A few days ago I found myself in a bit of a pensive mood, casting my mind back over the seven-or-so months since Windows Phone 7 launched, and ultimately recording my thoughts in What’s the deal with Windows Phone 7?
I had the vague idea that I might take a look at the modest range of handsets that are available, but spent a surprising amount of time rambling on about the OS. Reaction, features, updates… it’s all in there, baby.
Right, so let’s get down to business. There’s not a great deal of choice. Indeed, you can count the full range on two hands, even if you’ve had a finger bitten off by a shark.
For some reason I always think of HTC as being synonymous with Android, possibly because the HTC Desire is one of the most popular Android handsets. Or perhaps I’m just an idiot.
Anyway, the prolific Taiwanese manufacturer threw some of its eggs in the Windows Phone 7 basket, and it’s a good job it did. Without HTC, it would’ve been a pretty sorry turnout at last October’s launch.
HTC brought no less than three handsets to the table, namely the HTC 7 Mozart, HTC 7 Trophy and HTC HD7. Of course, with Microsoft’s strict minimum specifications, there’s not a great deal to set them apart.
The marketing boys at HTC did an impressive job of making the three handsets seem unique, but essentially there’s one with a big screen and one with a better camera. I guess that’s why I don’t work in marketing.
The HTC 7 Mozart, as the name suggests, is a music-focused offering, producing virtual surround sound through the internal speakers with SRS WOW HD technology; the HTC 7 Trophy is supposedly aimed at gamers (I’m not entirely sure why this is more gaming-oriented than the other two); and the HTC HD7 boasts a large 4.3in display with a little kickstand at the back.
Let’s take a look at the specs, in an HTC 7 Trophy / HTC HD7 / HTC 7 Mozart type formation.
Screen size: 3.8in / 4.3in / 3.7in
Camera: 5MP / 5MP / 8MP
Processor: 1GHz (all three)
So those three were all available at launch. HTC recently added a fourth wheel to its Windows Phone 7 wagon, in the form of the HTC 7 Pro. As you’ve probably guessed from the name, it boasts a physical keyboard.
With its slide-out landscape QWERTY, you’d be forgiven for thinking this is essentially the HTC Desire Z running Windows Phone 7. But you’d be wrong, good sir.
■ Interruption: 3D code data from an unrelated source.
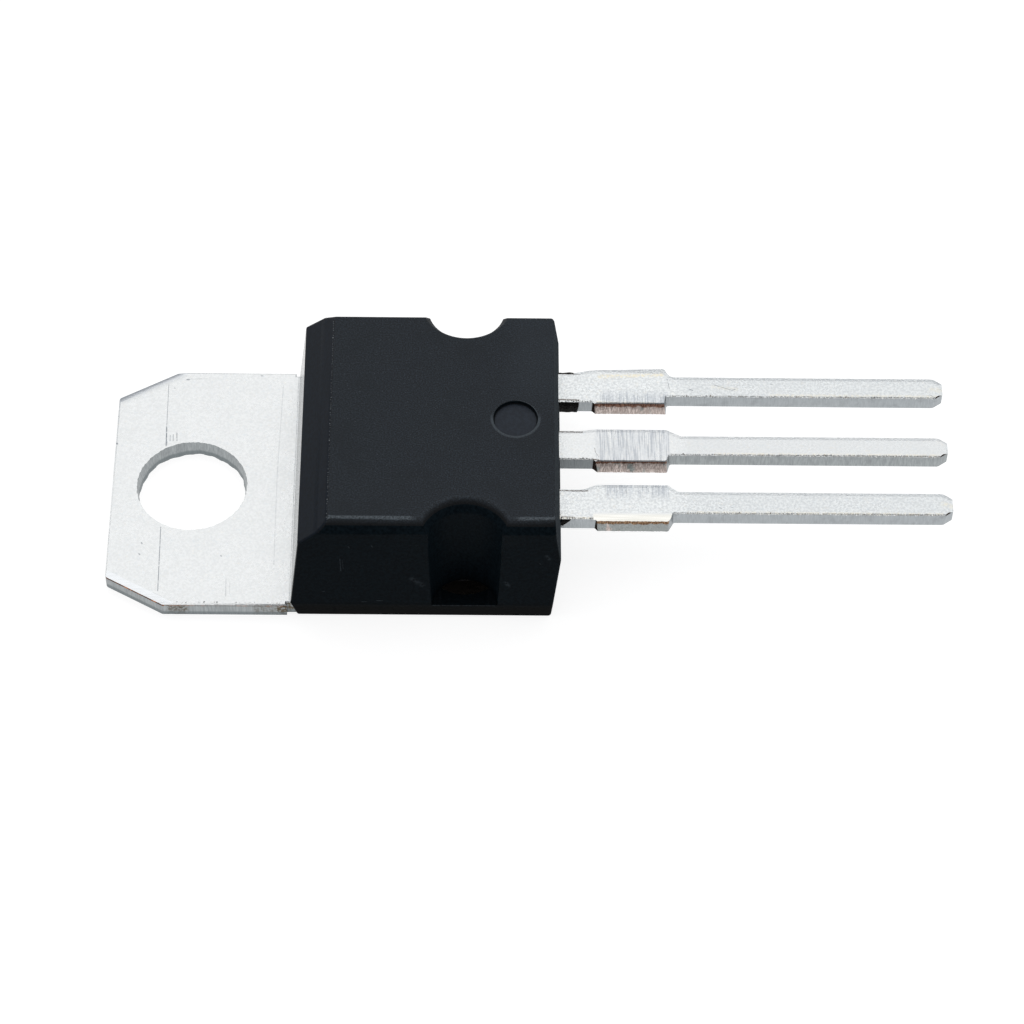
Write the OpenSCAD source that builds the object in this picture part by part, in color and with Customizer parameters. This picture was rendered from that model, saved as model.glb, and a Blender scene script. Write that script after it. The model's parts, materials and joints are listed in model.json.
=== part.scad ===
// Three-lead power transistor in the single-gauge TO-220 outline, lying on its back.
// Millimetres. The origin is on the axis of the mounting hole, in the back face of the tab.
// +X runs out along the leads, +Y is the source side, +Z comes out of the body's front face.

/* [Tab] */
// Thickness of the copper strip at the tab and the die pad
tab_t = 0.6; // [0.45:0.05:0.9]
// Width of the tab
tab_w = 10.1; // [9.8:0.1:12.2]
// Length of tab that stands out of the body
tab_len = 6.32; // [5.3:0.02:7.7]
// From the axis of the mounting hole to the free end of the tab
hole_edge = 2.75; // [2.2:0.05:3.3]
// Diameter of the mounting hole
hole_d = 3.8; // [3.1:0.1:4.6]
// Length of the two corner cuts, along the tab
cut_len = 2; // [1:0.1:2.4]
// Depth of the two corner cuts, across the tab
cut_depth = 1.15; // [0.5:0.05:1.8]
// Width of the slope pressed flat along each corner cut
cut_coin_w = 0.28; // [0.1:0.02:0.5]
// Drop of that slope at the cut
cut_coin_t = 0.1; // [0.04:0.02:0.2]
// Inset of the waist where the strip enters the body, from the narrower of the two
waist_step = 0.07; // [0.05:0.01:0.2]
// Length of that waist in front of the body
waist_len = 0.12; // [0.06:0.01:0.3]

/* [Moulded body] */
// Length of the body at its parting line
body_len = 9.08; // [8.4:0.02:10.8]
// Width of the body at the tab's front face
body_w = 10; // [9.8:0.1:12]
// Height of the body from the back face
body_h = 4.5; // [4.2:0.1:5.4]
// Draft of the long sides, degrees
side_draft = 5.5; // [2:0.5:8]
// Draft of the end that the tab leaves, degrees
tab_end_draft = 6.1; // [2:0.1:8]
// Draft of the end that the leads leave, above and below its parting line, degrees
lead_end_draft = 5.4; // [2:0.1:8]
// Step in of the skirt beside the tab, from the parting line down to the back face
skirt_step = 0.2; // [0.05:0.05:0.3]
// Step in of the skirt along the long sides
skirt_side = 0.04; // [0.02:0.01:0.1]
// Drop of the big bevel over the tab
bevel_drop = 0.9; // [0.5:0.05:1.1]
// Run of the big bevel along the body
bevel_run = 1.03; // [0.4:0.01:1.4]
// Drop of the small bevel along the long edges and round the notches
edge_drop = 0.36; // [0.2:0.02:0.44]
// Run of the same small bevel
edge_run = 0.31; // [0.15:0.01:0.4]
// Radius left on the moulded edges
edge_r = 0.1; // [0.04:0.02:0.12]

/* [Clamp notches and ejector mark] */
// From the lead end of the body to the axis of the notches
notch_back = 3.18; // [2.9:0.02:3.6]
// Radius of a notch at its floor
notch_r = 1.12; // [0.94:0.02:1.34]
// How far the axis of a notch lies outside the body's widest line
notch_out = 0.06; // [0:0.02:0.2]
// Draft of the notch wall, degrees
notch_draft = 3.2; // [1:0.2:5]
// How far the pad's clamp ear shows on the floor of a notch
ear_show = 0.68; // [0.4:0.02:0.84]
// Radius of the ear's outline
ear_r = 1.4; // [1.2:0.1:1.6]
// Diameter of the ejector pin's mark
ejector_d = 1.48; // [1.2:0.02:1.8]
// Depth of the ejector pin's mark
ejector_depth = 0.14; // [0.06:0.02:0.24]
// From the lead end of the body to the middle of the ejector mark
ejector_back = 1.5; // [1.3:0.1:2]

/* [Leads] */
// Distance from one lead to the next
pitch = 2.54; // [2.1:0.02:2.8]
// Thickness of a lead
lead_t = 0.5; // [0.4:0.02:0.6]
// Height of the leads' underside above the back face
lead_z = 2.55; // [2.3:0.05:2.8]
// Length of a lead outside the body
lead_len = 13.3; // [11:0.1:16]
// Width of the round-edged pin that goes through the board
pin_w = 0.86; // [0.66:0.02:0.96]
// Width of the neck beside the body
neck_w = 1.2; // [0.96:0.01:1.3]
// Length of the neck
neck_len = 1.25; // [1:0.05:1.5]
// Width where the tie bar was cut away
bar_w = 1.44; // [1.34:0.02:1.68]
// Length of that wide part
bar_len = 2.43; // [2:0.01:2.9]
// Length of the slope from the neck to the wide part, on the +Y side
neck_slope_far = 0.5; // [0.04:0.02:0.6]
// Length of the same slope on the -Y side
neck_slope_near = 0.06; // [0.04:0.02:0.6]
// Length of the slope to the pin on the +Y side
slope_far = 0.26; // [0.1:0.02:0.5]
// Length of that slope on the -Y side
slope_near = 0.08; // [0.04:0.02:0.5]
// Width of the slope pressed flat along the outer edge of an outer lead's wide part
bar_coin_w = 0.24; // [0.1:0.02:0.4]
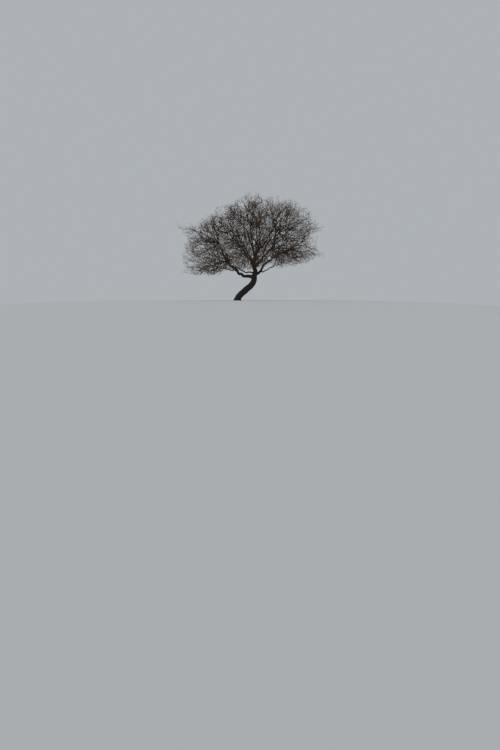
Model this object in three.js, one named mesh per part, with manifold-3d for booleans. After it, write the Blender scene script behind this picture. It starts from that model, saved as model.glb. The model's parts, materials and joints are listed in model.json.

The keyboard slides and tilts, meaning you can lay it flat on a table or whatever as you type. Neat. Of course, you can also use the keyboard as a stand of sorts, while you kick back and watch movies.
Screen size: 3.6in
In February, Microsoft and Nokia announced that they were shacking up, and snapshots of Elop and Ballmer’s smiling faces were plastered everywhere, but the Taiwanese reckon that won’t put them off.
President of HTC Europe, Florian Selche, said in April: “[The Microsoft-Nokia deal] does not mean that we will abandon the Windows platform. We are the first company to launch a range of Windows models last year and this year also we will be launching new models based on Windows 7 operating system.”